Did you know that UWA Sport offers Yoga six days a week, sometimes two or three times a day? Through our group fitness offerings, Recreate short courses, and FREE Saturday morning classes, there is a Yoga class to fit everyone's schedule.

To Celebrate World Yoga Day, the University of London has released a great read on the history of Yoga and how European gymnastics and bodybuilding have shaped the way we practise yoga today.

Give it a read - and head online to sport.uwa.edu.au to find out how you can join the movement with UWA Sport

From the UK to Canada, China to India, around the world, yoga is big business. In 2016, Americans alone spent US$16 billion on yoga classes and products. To put that figure into perspective, this is the same amount allocated by the World Bank to help the entire continent of Africa tackle urgent climate change challenges.

But many people, although they may well religiously attend their weekly yoga classes and enjoy sharing snaps of themselves mastering the latest yoga pose on Instagram, might have less of an idea about where yoga itself (and the moves they are doing) actually comes from.

So while most people know yoga is firmly rooted in the Indian tradition, what they might not know is the modern history of how yoga left the shores of India and travelled the world to be influenced by gymnastics, bodybuilding, and other non-yogic practices to evolve into what it has become today.

Communal stretching

Take the postures, yoga’s most visible and popular component, known as āsanas in Sanskrit. These include the downward dog, triangle pose, and the tree—along with a whole other number of stretching and balancing positions. Well, it turns out that similar postures can also be seen in Swedish and Danish gymnastic drills.

There is good reason for this, because in the late 19th and early 20th centuries a culture of physical exercise swept the globe. These exercises were seen as very important, for this was a time where a strong body was equated with a strong country.

This preoccupation with national fitness also came at a time when the invention of photography was taking off. This meant that yoga postures, or āsanas that were being practised in India which were notoriously tricky to describe effectively in words could now be conveyed immediately and accurately through the new invention of photography. And cheap reproductive technologies brought yoga postures to the attention of the wider world for the first time.

Inside and outside India, books, manuals, and magazines began to showcase āsanas . In Europe and America, people initially gawped at and ridiculed these poses as exotic or backwards. But the postures later gained popularity as remodelled Indian regimes of health and fitness.

This inevitably meant that European notions of gymnastics and bodybuilding got mixed up with Indian postures and poses along the way. And what many of us know today as yoga is partially a result of this mixing.

This was particularly the case in European and American women’s “spiritual gymnastics.” Often born on the margins of “unchurched” protestantism, these diverse methods involved various positions and movements of the body, along with rhythmic breathing, to access the “divine”—much as yoga does.

And this modern entanglement of yoga with women’s spiritually focused exercise may help to explain why yoga is so popular worldwide among females today, with women making up more than 80% of practitioners in the US.

The new age

But of course, it doesn’t just stop there: breathing, relaxation, and various varieties of meditation have all played their part in making yoga what it is today.

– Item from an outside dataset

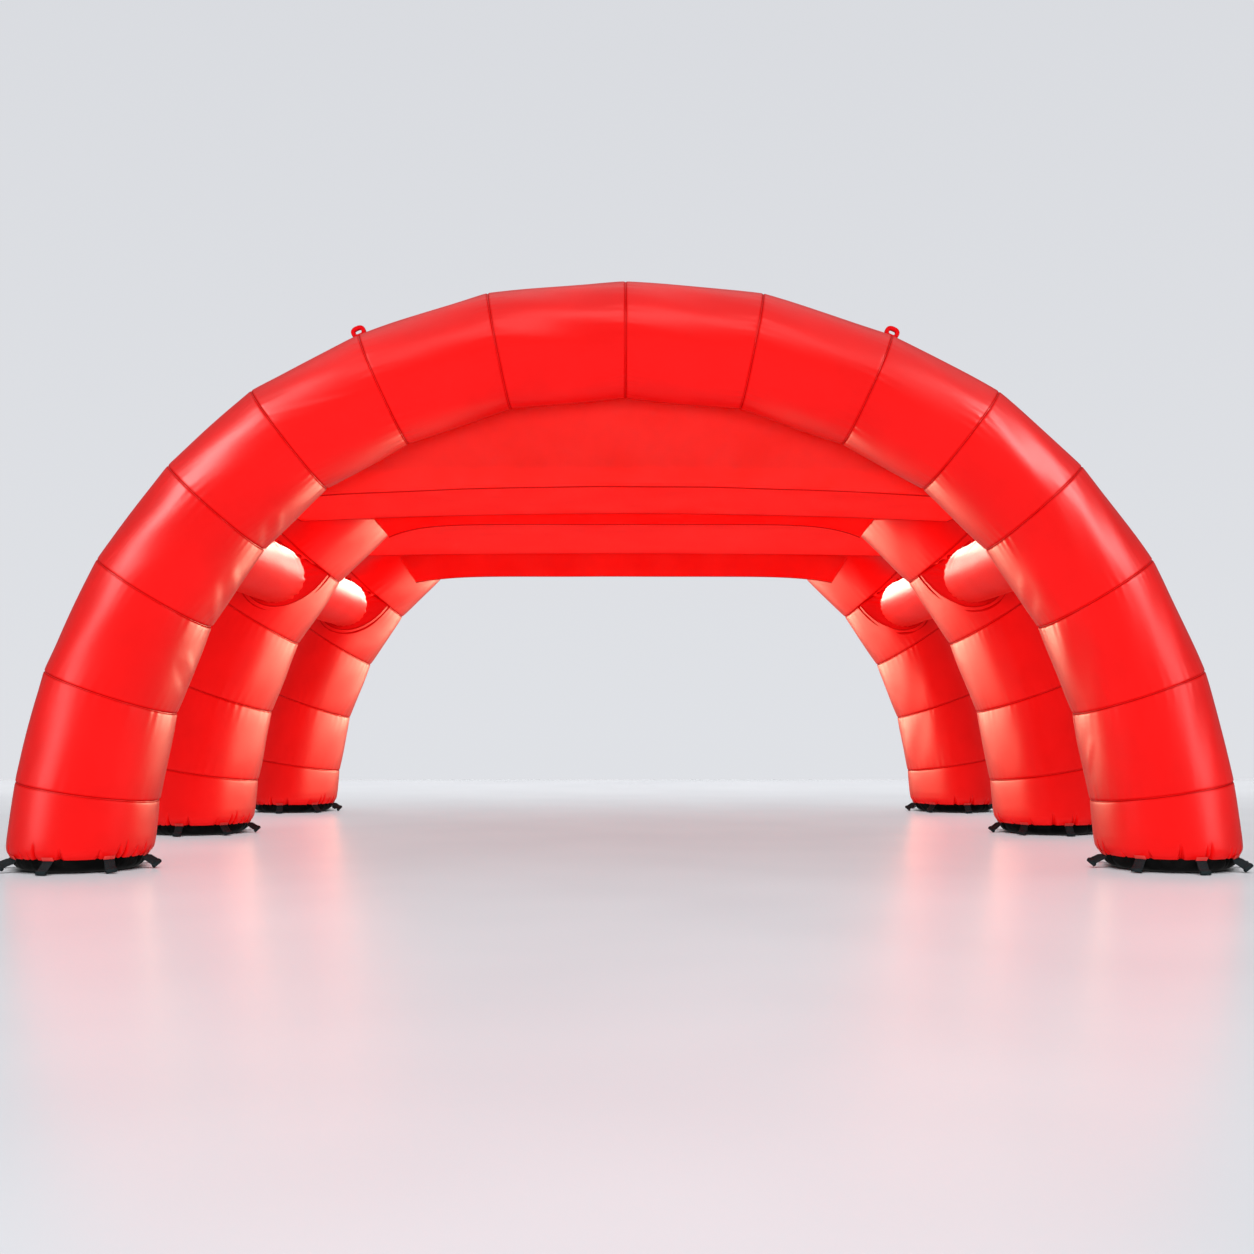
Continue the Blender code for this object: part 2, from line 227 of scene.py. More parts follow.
class Nodes:
    """The node tree of a material or a world, with short calls that add and link nodes."""

    def __init__(self, owner, shader):
        owner.use_nodes = True
        self.tree = owner.node_tree
        self.shader = self.tree.nodes[shader]

    def add(self, kind, sockets=None, **settings):
        node = self.tree.nodes.new(kind)
        for key, value in settings.items():
            setattr(node, key, value)
        for key, value in (sockets or {}).items():
            self.set(node, key, value)
        return node

    def set(self, node, key, value):
        socket = node.inputs[key]
        if isinstance(value, bpy.types.NodeSocket):
            self.tree.links.new(value, socket)
        else:
            socket.default_value = value

    def shade(self, sockets):
        for key, value in sockets.items():
            self.set(self.shader, key, value)

    def uv(self, name):
        return self.add("ShaderNodeUVMap", uv_map=name).outputs["UV"]

    def place(self, kind="Object"):
        return self.add("ShaderNodeTexCoord").outputs[kind]

    def split(self, vector):
        return self.add("ShaderNodeSeparateXYZ", {"Vector": vector}).outputs

    def math(self, operation, *values):
        node = self.add("ShaderNodeMath", operation=operation)
        for index, value in enumerate(values):
            self.set(node, index, value)
        return node.outputs[0]

    def noise(self, vector, scale, detail=2.0):
        sockets = {"Vector": vector, "Scale": scale, "Detail": detail}
        return self.add("ShaderNodeTexNoise", sockets).outputs["Fac"]

    def ramp(self, value, low, high, to_low=0.0, to_high=1.0, kind="LINEAR"):
        names = ("Value", "From Min", "From Max", "To Min", "To Max")
        sockets = dict(zip(names, (value, low, high, to_low, to_high)))
        return self.add("ShaderNodeMapRange", sockets, interpolation_type=kind).outputs["Result"]

    def mix(self, share, one, other):
        node = self.add("ShaderNodeMix", data_type="RGBA")
        for index, value in ((0, share), (6, one), (7, other)):
            self.set(node, index, (*value, 1) if isinstance(value, tuple) else value)
        return node.outputs[2]

    def patches(self, vector, scale, detail=3.0, low=0.35, high=0.65):
        return self.ramp(self.noise(vector, scale, detail), low, high)

    def stitched(self, tone, colour, along, away, row):
        """A tone with a row of stitches at a distance from a seam."""
        on_row = self.math("LESS_THAN", self.math("ABSOLUTE", self.math("SUBTRACT", away, row)), STITCH_REACH)
        step = self.math("FRACT", self.math("DIVIDE", along, STITCH_PITCH))
        stitch = self.math("MULTIPLY", on_row, self.math("LESS_THAN", step, STITCH_SHARE))
        return self.mix(self.math("MULTIPLY", stitch, 0.5), tone, colour)

    def bump(self, height, strength, distance, normal=None):
        sockets = {"Height": height, "Strength": strength, "Distance": distance}
        if normal is not None:
            sockets["Normal"] = normal
        return self.add("ShaderNodeBump", sockets).outputs["Normal"]


def add_world():
    """A pale hall to look at. It lights the tunnel dimly from the front, more from above and behind."""
    world = bpy.data.worlds.new("studio")
    bpy.context.scene.world = world
    nodes = Nodes(world, "Background")
    split = nodes.split(nodes.place("Generated"))
    around = nodes.ramp(split["Y"], -0.3, 0.3, FRONT_POWER, BACK_POWER)
    top = nodes.ramp(split["Z"], 0.55, 0.95, 0.0, TOP_POWER, "SMOOTHSTEP")
    light = nodes.math("ADD", around, top)
    height = nodes.ramp(split["Z"], 0.0, 0.45)
    wall = nodes.mix(height, (0.74, 0.755, 0.79), (0.70, 0.715, 0.75))
    seen = nodes.add("ShaderNodeLightPath").outputs["Is Camera Ray"]
    nodes.shade({"Color": nodes.mix(seen, light, wall)})


# ---------------------------------------------------------------- materials


def new_material(name):
    material = bpy.data.materials.new(name)
    return material, Nodes(material, "Principled BSDF")


def plain_weave(nodes, cloth, pitch):
    """Threads over and under each other in a square weave, from a map in metres."""
    split = nodes.split(cloth)
    turn = 2 * math.pi / pitch
    waves = [nodes.math("SINE", nodes.math("MULTIPLY", split[axis], turn)) for axis in ("X", "Y")]
    return nodes.math("MULTIPLY", *waves)


WEAVE_PITCH = 0.0022
BAG_PITCH = 0.003
WEBBING_PITCH = 0.0036
STITCH_PITCH = 0.0045
STITCH_SHARE = 0.7  # of the pitch
STITCH_REACH = 0.0012  # half a row's width
TUBE_STITCHES = 0.013  # from the seam
SHEET_STITCHES = 0.026  # from the edge
COATED_CLOTHS = (
    # name, darker patches, lighter patches, roughness, gloss
    ("red_cloth", (0.78, 0.0035, 0.0032), (0.88, 0.0045, 0.0042), 0.37, 0.15),
    ("red_spacer_cloth", (0.86, 0.011, 0.007), (0.92, 0.014, 0.009), 0.46, 0.09),
    # A darker copy of the red cloth: painted shade round the joints with the spacers.
    ("red_gusset_cloth_painted_shade", (0.62, 0.0020, 0.0020), (0.70, 0.0024, 0.0024), 0.40, 0.08),
)
SHEET_CLOTHS = (
    # name, darker patches, lighter patches
    ("red_ceiling_cloth", (0.84, 0.010, 0.009), (0.92, 0.014, 0.012)),
    # A paler copy of the ceiling cloth, for the front header only: painted light where the front light falls
    # on its face.
    ("red_header_cloth_painted_light", (0.84, 0.024, 0.020), (0.92, 0.030, 0.026)),
)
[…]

And as in the case of postural yoga—the usual yoga class you’d take at a gym or yoga studio that focuses on stretching and strength-building poses—these techniques have often become synthesized with non-traditional elements, like psychotherapy, western occultism, chiropractic, hypnosis, and forms of New Age religion. And this has also helped to take yoga in a totally different direction from its original roots.

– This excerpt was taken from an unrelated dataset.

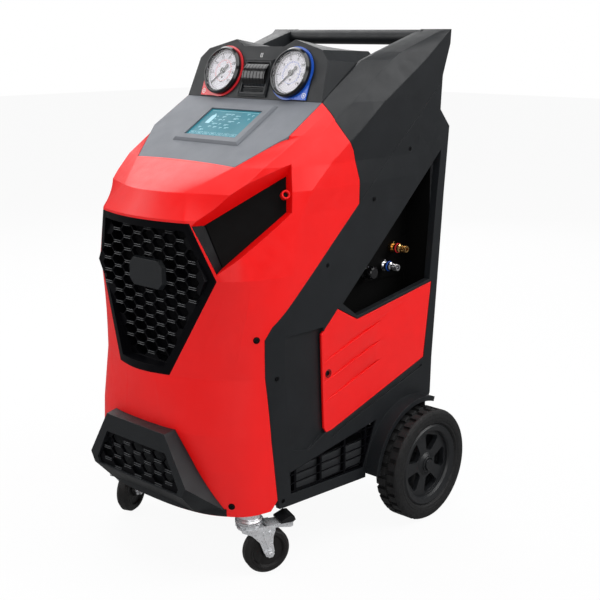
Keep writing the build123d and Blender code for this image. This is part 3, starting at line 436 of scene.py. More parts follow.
def faces_up(centre: Vector, normal: Vector) -> bool:
    """Whether a face looks up."""
    return normal.z > 0.9


def place(obj: Piece, matrix: Matrix) -> Piece:
    """Put a piece's place into its mesh and leave its object at the origin.

    Args:
        obj: the piece.
        matrix: where it goes.

    Returns:
        The same piece.
    """
    obj.data.transform(matrix @ obj.matrix_basis)
    obj.matrix_basis = Matrix.Identity(4)
    return obj


def mm(x: float, y: float, z: float = 0.0) -> Trio:
    """A place given in millimetres, now in metres."""
    return x * MM, y * MM, z * MM


def shift(x: float, y: float, z: float = 0.0) -> Matrix:
    """A move given in millimetres."""
    return Matrix.Translation(mm(x, y, z))


def spun(degrees: float, axis: Axis = Axis.Z) -> Matrix:
    """A turn in degrees about an axis through the origin."""
    return Matrix.Rotation(math.radians(degrees), 4, axis.value)


def smooth(obj: Piece, angle: float = 32.0) -> None:
    """Shade a piece smooth up to an angle in degrees."""
    only(obj)
    bpy.ops.object.shade_smooth_by_angle(angle=math.radians(angle))


def bar(size: Trio, centre: Trio = (0, 0, 0), round_edge: float = 0.0, segments: int = 2) -> Piece:
    """A block with rounded edges, in millimetres.

    Args:
        size: its three sides.
        centre: its middle.
        round_edge: radius of its edges.
        segments: steps in each rounded edge.

    Returns:
        The block.
    """
    obj = begin(bpy.ops.mesh.primitive_cube_add, size=1.0)
    edit(obj, action="SELECT")
    bpy.ops.transform.resize(value=mm(*size))
    if round_edge:
        bpy.ops.mesh.bevel(offset=round_edge * MM, segments=segments, affect="EDGES")
    done()
    return place(obj, shift(*centre))


def trace(points: Sequence[Trio]) -> Piece:
    """Draw a chain of edges, left open in edit mode with all of it selected.

    Args:
        points: its corners in order, in millimetres.

    Returns:
        The chain.
    """
    obj = begin(bpy.ops.mesh.primitive_plane_add, size=1.0)
    edit(obj, "VERT", "SELECT")
    bpy.ops.mesh.merge(type="CENTER")
    corners = [mm(*point) for point in points]
    bpy.ops.transform.translate(value=corners[0])
    for last, corner in zip(corners[:-1], corners[1:]):
        pull([b - a for a, b in zip(last, corner)])
    bpy.ops.mesh.select_all(action="SELECT")
    return obj


def turned(profile: Sequence[Pair], steps: int = 48) -> Piece:
    """A turned piece about Z.

    Args:
        profile: the corners of its section, each a radius and a height in millimetres.
        steps: how many steps go round.

    Returns:
        The turned piece.
    """
    obj = trace([(radius, 0, height) for radius, height in (*profile, profile[0])])
    bpy.ops.mesh.remove_doubles(threshold=1e-6)
    bpy.ops.mesh.spin(steps=steps, angle=2 * math.pi, center=(0, 0, 0), axis=(0, 0, 1))
    bpy.ops.mesh.select_all(action="SELECT")
    bpy.ops.mesh.remove_doubles(threshold=1e-6)
    bpy.ops.mesh.normals_make_consistent(inside=False)
    done()
    smooth(obj)
    return obj


def ring(outer: float, inner: float, height: float, steps: int = 48) -> Piece:
    """A flat ring on Z 0 with slightly broken outer edges, in millimetres."""
    chamfer = min(height * 0.4, (outer - inner) * 0.25)
    low = height - chamfer
    return turned([(inner, 0), (outer, 0), (outer, low), (outer - chamfer, height), (inner, height)], steps)


def plate(outline: Sequence[Pair], thickness: float, round_edge: float = 0.0) -> Piece:
    """A flat piece in XY from Z 0 up to its thickness, in millimetres.

    Args:
        outline: its corners in order.
        thickness: its height.
        round_edge: radius of its upper edges.

    Returns:
        The plate.
    """
    obj = trace([(x, y, 0) for x, y in outline])
    bpy.ops.mesh.edge_face_add()
    pull(mm(0, 0, thickness))
    bpy.ops.mesh.select_all(action="SELECT")
    bpy.ops.mesh.normals_make_consistent(inside=False)
    if round_edge:
        bpy.ops.mesh.select_all(action="DESELECT")
        bpy.ops.mesh.select_mode(type="FACE")
        pick_faces(obj, faces_up)
        bpy.ops.mesh.region_to_loop()
        bpy.ops.mesh.bevel(offset=round_edge * MM, segments=2, affect="EDGES")
    done()
    return obj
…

This has also happened with yoga in modern urban India, where the movement has undergone what one scholar calls “the pizza effect.” Just like the pizza’s modern journey from Napoli to New York and back, yoga has travelled far beyond its homeland, and has assimilated diverse influences, returning back to India with new flavours and ingredients.

Media references

Originally Published by Mark Singleton, SOAS, University of London.

Mia Herriman

UWA Sport Marketing Communications and Events

6488 4309

[email protected]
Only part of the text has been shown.